A planned California mini-break was cancelled after that game and the Flames went straight home instead. Calgary's defence, one of the worst in the league to that point, was overhauled over four straight days of practice.
Since then, more disciplined and structured defensive coverage has made goaltender Miikka Kiprusoff's game better. The former Vezina Trophy winner has found his consistency and made important saves when his team needed them.
A penalty kill that was once middling is top four in the league. The Flames defence crept to mid-pack in goals allowed at 2.5 per game.
"Miikka has been unbelievable, but I think the thing is we're not giving him two-on-ones or breakaways," winger Craig Conroy explained. "Scoring chances, we were probably giving up 20 to 25 scoring chances on average a game and since then, it's more like 11, 12 or 13."

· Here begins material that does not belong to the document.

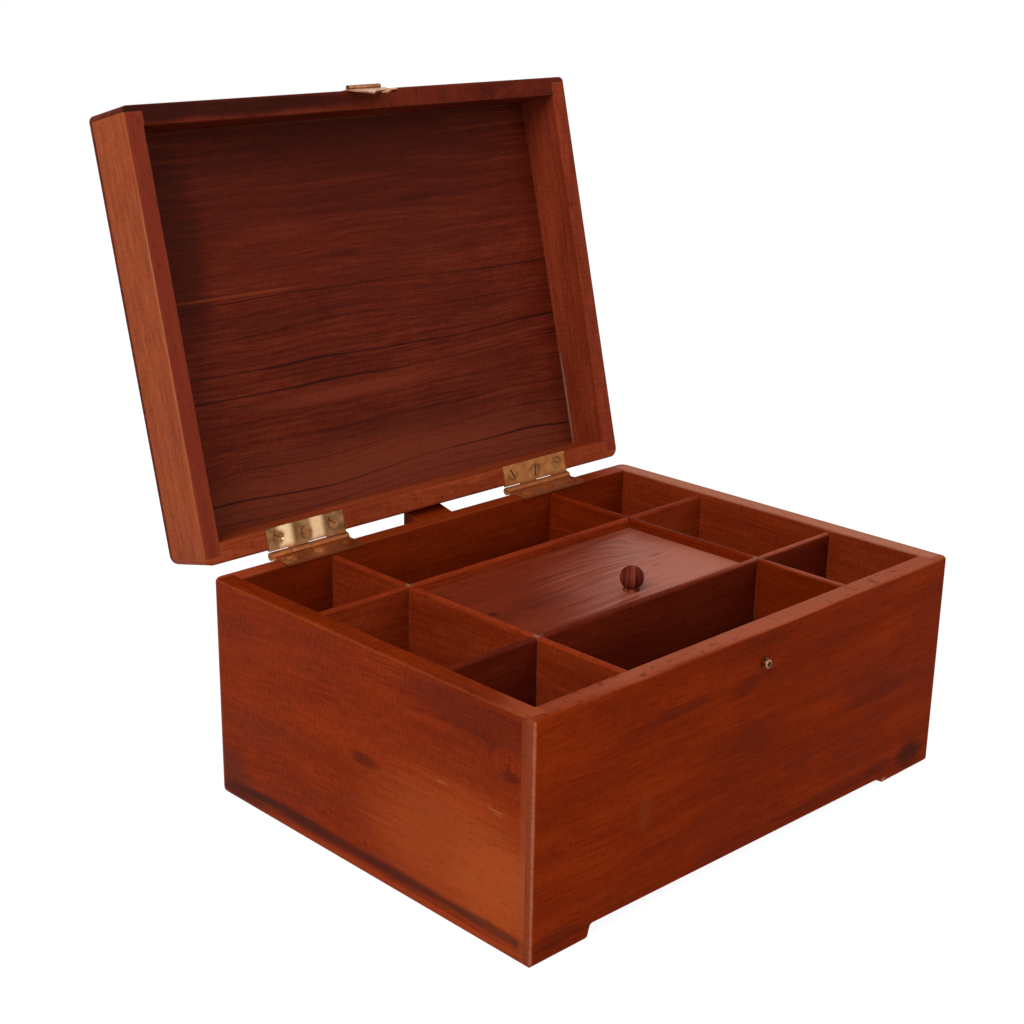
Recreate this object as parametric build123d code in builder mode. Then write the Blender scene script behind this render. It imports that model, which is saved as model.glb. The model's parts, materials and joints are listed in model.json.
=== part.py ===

The Flames have also won recently without abundant contributions from captain Jarome Iginla, who had yet to score a goal in January, and offensive defenceman Dion Phaneuf. Phaneuf's game-winning goal Thursday was his first since Nov. 11.
Forwards Daymond Langkow, Mike Cammalleri and Rene Bourque gave the Flames scoring depth on their recent run.

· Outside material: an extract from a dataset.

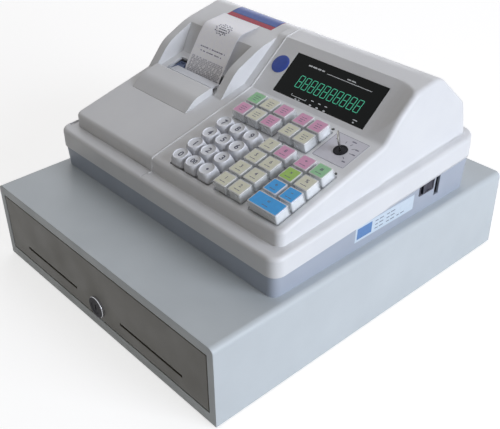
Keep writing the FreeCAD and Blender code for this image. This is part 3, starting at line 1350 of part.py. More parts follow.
def make_display():
    """Dark window in its rebate, and the three boards with the display tube on one of them."""
    window = box("WindowGlass", ("-window_width / 2", "window_width / 2"),
                 ("window_rise - window_height / 2", "window_rise + window_height / 2"), ("-window_wall", "0"))
    part("display_window", on_face_from(window, "window_x"))

    board = box("DisplayBoard", ("-display_board_width / 2", "display_board_width / 2"),
                ("window_rise - display_board_height / 2", "window_rise + display_board_height / 2"),
                ("-display_board_drop - board_wall", "-display_board_drop"))
    tube = box("DisplayTube", ("-tube_width / 2", "tube_width / 2"),
               ("window_rise - tube_height / 2", "window_rise + tube_height / 2"),
               ("-display_board_drop", "-display_board_drop + tube_depth"))
    keys = box("KeyBoard", ("0", "key_board_right - key_board_left"), ("0", "key_board_far - key_board_near"),
               ("0", "board_wall"))
    on_deck(keys, "key_board_left", "key_board_near", "-key_board_drop - board_wall")
    height = "base_floor_z + main_board_rise"
    main = box("MainBoard", ("main_board_left", "main_board_right"), ("main_board_front", "main_board_rear"),
               (height, height + " + board_wall"))
    part("circuit_boards", group("CircuitBoards", [on_face_from(board, "window_x"), on_face_from(tube, "window_x"),
                                                   keys, main]))


def make_mode_key():
    """Plug of the mode lock with its flat key standing in it."""
    drop = "mode_plug_drop"
    plug = doc_rod("ModePlug", "mode_radius", drop + " + mode_plug_proud")
    tie(plug, "Placement.Base.z", "-" + drop)
    blade = prism("ModeBlade", "xz", [("-key_blade_width / 2", "0"), ("key_blade_width / 2", "0"),
                                      ("key_blade_width / 2", "key_blade_height", "key_blade_width / 4"),
                                      ("-key_blade_width / 2", "key_blade_height", "key_blade_width / 4")],
                  "-key_blade_wall / 2", "key_blade_wall / 2")
    hole = rod("ModeBladeHole", "y", "key_hole_radius", "-overrun", "overrun", "0",
               "key_blade_height - key_blade_width / 2")
    blade = cut("ModeBladeHoled", blade, hole)
    blade.Placement = Placement(Vector(), Rotation(Vector(0, 0, 1), measure("90 + key_blade_angle")))
    tie(blade, "Placement.Rotation.Angle", "90 + key_blade_angle")
    part("mode_key", on_deck(fuse("ModeKey", plug, blade), "mode_x", "mode_rise", "0"))


# Keys

def make_key(label, across, rise, width, round_top):
    """One key cap with the stem under it that passes through the pocket's floor."""
    name = "Cap_" + label
    half_x, half_y = "(%s) / 2" % width, "key_side / 2"
    corner, draft = ("number_corner", "-number_draft") if round_top else ("key_corner", "-key_draft")
    cap = prism(name, "xy", [("-" + half_x, "-" + half_y, corner), (half_x, "-" + half_y, corner),
                             (half_x, half_y, corner), ("-" + half_x, half_y, corner)],
                "-key_sink", "key_height", draft)
    if round_top:
        cone = doc.addObject("Part::Cone", name + "Cone")
        tie(cone, "Radius1", "number_foot_radius")
        tie(cone, "Radius2", "number_top_radius")
        tie(cone, "Height", "key_height + key_sink")
        tie(cone, "Placement.Base.z", "-key_sink")
        dish = doc.addObject("Part::Sphere", name + "Dish")
        tie(dish, "Radius", "dish_radius")
        tie(dish, "Placement.Base.z", "key_height + dish_radius - dish_depth")
        cap = cut(name + "Dished", shared(name + "Round", cap, cone), dish)
    else:
        top = measure("key_height")
        picks = edges_where(cap.Tip.Shape, lambda near, far: near.z > top - NEAR)
        round_body(cap, name + "Edge", "key_edge", picks)
    stem = box(name + "Stem", ("-stem_side / 2", "stem_side / 2"), ("-stem_side / 2", "stem_side / 2"),
               ("-key_sink - stem_length", "0"))
    part(label, on_deck(fuse(name + "Whole", cap, stem), across, rise))


# The whole register

def check_and_export():
    """Stop at anything that failed, and then write each sub-part's own file."""
    doc.recompute()
    for item in doc.Objects:
        if "Invalid" in item.State or "Error" in item.State:
            raise RuntimeError("failed: " + item.Label)
    for item in PARTS:
        if item.Shape.isNull() or not item.Shape.isValid() or not item.Shape.Solids:
            raise RuntimeError("no good solid: " + item.Label)
    os.makedirs("parts", exist_ok=True)
    for item in PARTS:
        item.Shape.exportStep(os.path.join("parts", item.Label + ".step"))
    print("%d sub-parts written" % len(PARTS))


def main():
    fill_sheet()
    make_case()
    make_case_rails()
    make_drawer_box()
    make_drawer_front()
    make_lock()
    make_tray()
    make_latch()
    make_base()
    make_power_switch()
    make_upper_case()
    make_printer_cover()
    make_hump()
    make_paper()
    make_platen()
    make_printer_frame()
    make_display()
    make_mode_key()
    for place in key_places():
        make_key(*place)
    check_and_export()


main()
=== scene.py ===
import logging
import math
import random
from dataclasses import dataclass
from enum import Enum
from typing import Any, Callable, Iterable, Sequence

import bpy
from mathutils import Matrix, Vector
from mathutils.bvhtree import BVHTree


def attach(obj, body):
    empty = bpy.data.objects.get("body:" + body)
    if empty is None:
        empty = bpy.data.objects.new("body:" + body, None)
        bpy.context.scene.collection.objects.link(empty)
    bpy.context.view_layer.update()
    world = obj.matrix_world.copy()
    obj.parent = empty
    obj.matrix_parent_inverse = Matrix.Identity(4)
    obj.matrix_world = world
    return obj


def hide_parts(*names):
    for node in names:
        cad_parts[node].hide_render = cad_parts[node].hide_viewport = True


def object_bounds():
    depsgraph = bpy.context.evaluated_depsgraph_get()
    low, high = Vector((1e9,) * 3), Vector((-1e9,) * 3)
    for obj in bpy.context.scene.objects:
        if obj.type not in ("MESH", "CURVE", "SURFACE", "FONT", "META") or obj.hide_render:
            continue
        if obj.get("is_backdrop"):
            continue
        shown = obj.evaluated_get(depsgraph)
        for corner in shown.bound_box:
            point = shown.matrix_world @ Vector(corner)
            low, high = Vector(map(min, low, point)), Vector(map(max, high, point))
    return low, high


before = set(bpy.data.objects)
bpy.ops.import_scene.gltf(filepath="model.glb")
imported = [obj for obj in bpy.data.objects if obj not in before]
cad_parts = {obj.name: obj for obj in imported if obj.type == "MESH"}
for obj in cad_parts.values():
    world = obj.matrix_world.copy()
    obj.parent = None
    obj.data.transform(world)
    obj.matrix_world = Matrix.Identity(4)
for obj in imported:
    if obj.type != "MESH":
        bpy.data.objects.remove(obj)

# The looks of a ticket register on its cash drawer. Sizes are in millimetres until a mesh is built.

MM = 0.001
# Blender's wave texture takes the sine of 20 times its scale times the place.
WAVE_FACTOR = 20
LOG = logging.getLogger("register")
Ring = list[Vector]
Tree = bpy.types.NodeTree
Socket = bpy.types.NodeSocket


def linear(colour: str) -> tuple[float, float, float, float]:
    """Turn an sRGB hex colour into the linear one that shaders take.

    Args:
        colour: Six hex digits after a hash mark.

    Returns:
        Red, green, blue and an alpha of one.
    """
    channels = []
    for start in (1, 3, 5):
        value = int(colour[start:start + 2], 16) / 255
        channels.append(value / 12.92 if value <= 0.04045 else ((value + 0.055) / 1.055) ** 2.4)
    return (channels[0], channels[1], channels[2], 1.0)


# Patterns

def add(tree: Tree, kind: str, values: dict[Any, Any] | None = None, links: dict[Any, Socket] | None = None,
        **settings: Any) -> bpy.types.Node:
    """Add a node with its settings and links.

    Args:
        tree: The material's node tree.
        kind: The node's type.
        values: Values for its input sockets, by name or number.
        links: Sockets that feed its inputs, by name or number.
        settings: The node's own properties.

    Returns:
        The new node.
    """
    node = tree.nodes.new(kind)
    for name, value in settings.items():
        setattr(node, name, value)
    for name, value in (values or {}).items():
        node.inputs[name].default_value = value
    for name, socket in (links or {}).items():
        tree.links.new(socket, node.inputs[name])
    return node


def own_place(tree: Tree) -> Socket:
    """The place of a point in its object's own axes, in metres."""
    return add(tree, "ShaderNodeTexCoord").outputs["Object"]


def along(tree: Tree, axis: int) -> Socket:
    """How far a point lies along one of its object's axes, in metres."""
    return add(tree, "ShaderNodeSeparateXYZ", links={0: own_place(tree)}).outputs[axis]


def shades(tree: Tree, factor: Socket, low: str, high: str) -> Socket:
    """Spread two colours over a factor.

    Args:
        tree: The material's node tree.
        factor: What picks the colour.
        low: Colour at 0.3 and under.
        high: Colour at 0.7 and over.

    Returns:
        The colour.
    """
    ramp = add(tree, "ShaderNodeValToRGB", links={0: factor})
    for stop, place, colour in zip(ramp.color_ramp.elements, (0.3, 0.7), (low, high)):
        stop.position = place
        stop.color = linear(colour)
    return ramp.outputs[0]


def between(tree: Tree, factor: Socket, low: float, high: float, start: float = 0.3,
            stop: float = 0.7) -> Socket:
    """Spread a number over a factor.

    Args:
        tree: The material's node tree.
        factor: What picks the number.
        low: The number at the start.
        high: The number at the stop.
        start: The factor at which the change starts.
        stop: The factor at which it is complete.

    Returns:
        The number.
    """
    return add(tree, "ShaderNodeMapRange", {1: start, 2: stop, 3: low, 4: high}, {0: factor}).outputs[0]


def relief(tree: Tree, height: Socket, depth: float, strength: float, edge: float,
           swell: Socket | None = None) -> Socket:
    """Turn a height into a bumped normal, over edges softened as a tool or a bend leaves them.

    Args:
        tree: The material's node tree.
        height: The height from 0 to 1.
        depth: How deep it is in millimetres.
        strength: How much of it shows.
        edge: Radius of the softened edges in millimetres.
        swell: Radius of the softened edges in metres, where it isn't the same all over.

    Returns:
        The normal.
    """
    bump = add(tree, "ShaderNodeBump", {"Strength": strength, "Distance": depth * MM}, {"Height": height})
    if edge:
        soft = add(tree, "ShaderNodeBevel", {"Radius": edge * MM}, {"Radius": swell} if swell else None,
                   samples=6)
        tree.links.new(soft.outputs[0], bump.inputs["Normal"])
    return bump.outputs[0]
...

Langkow has seven goals and 10 assists in the 25 games since the loss to San Jose, including five goals and three assists in his last five. Cammalleri chipped in 12 goals and 12 assists and Bourque added 14 goals and nine assists in that span over that 25-game span.
"I've never been on a team as deep as this with guys scoring," Conroy said.
Kiprusoff has played all but four of Calgary's 43 games. The Finn is accustomed to workload of over 70 a season and Keenan didn't seem inclined to sit his star goalie this weekend.
"After the all-star break, we'll have to really examine what we're doing in terms of his play," Keenan said.
The Flames' reluctance to declare themselves a Stanley Cup frontrunner was because the players felt they hadn't earned that label yet.
"If you go out there and prove it and you do it night in and night out and season after season, then you can do that and you earn that respect," Regehr said.
"We're trying to work in that directions and we've taken some really good strides and that's the point I'm trying to get across here. We can't get too far ahead of ourselves."